Excuse the liberal copy'n'pastage:

I worked with Michael on many occasions...first in 1979 shortly following the release of "Off The Wall", which was recorded at my old studio, Image Recording, when it was owned by its former owner, Allen Zentz.

I then spent some time in 1980 (or 81?) with Michael recording demo's for Thriller. This was great, because it was just the two of us and whoever Michael had coming in. "John, we have Jonathan Moffit coming at 12:00, then Greg Phillinganes at 1:00...oh, and we're recording strings at 4:00!". Wow, what a great experience working so closely with him. I had him on the mic for some days recording vocals, and it was an amazing experience...he would be dancing up a storm while singing and doing all of those "grunts, oohs, ahhs" vocal sounds that would pepper his tracks. He asked me to take up the carpet so he could dance, and in between takes, he would sing other popular songs of the day just freestyle and acapella and we would talk about the music we liked.

Over the next year or two, I hosted the Jacksons many times, recording various tracks, claps (we had a jacuzzi room which they loved to use for the massive white-noise claps that people liked back then). I got to know all the brothers.

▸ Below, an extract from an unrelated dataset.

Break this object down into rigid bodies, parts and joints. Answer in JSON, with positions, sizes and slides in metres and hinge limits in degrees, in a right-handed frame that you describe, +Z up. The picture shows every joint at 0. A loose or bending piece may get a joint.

Bruce Swedien came back to Image Recording to record a song (or two?) for the Jackson's "Victory" record in about 1983. Another great experience, as Bruce did (as I recall) a string quartet and (perhaps) Michael's vocal at the same time. Bruce IS the best of all time, by the way. BEST.

I believe there were a couple of sundry Jacksons sessions over the next couple of years, but by that time, Michael was hugely popular and I didn't see him as much. The next time was really in 1995, when Robmix and I worked on the HIStory album. Rob worked on this for quite a long time (2 years?), while I worked on it for a few months. We were all holed up in Larrabee North, where Bruce had a room (or were you guys at Record One, Rob?)...Eddie Delena was recording quite a lot Michael's vocals at Larrabee in one room, and I was put in another room to engineer for whomever needed it...my most memorable session being some days with Dallas Austin and on one day, recording The Notorious B.I.G. for his rap on "This Time Around". There I was, standing in a room with Dallas, Biggie and Michael. I'll never forget it.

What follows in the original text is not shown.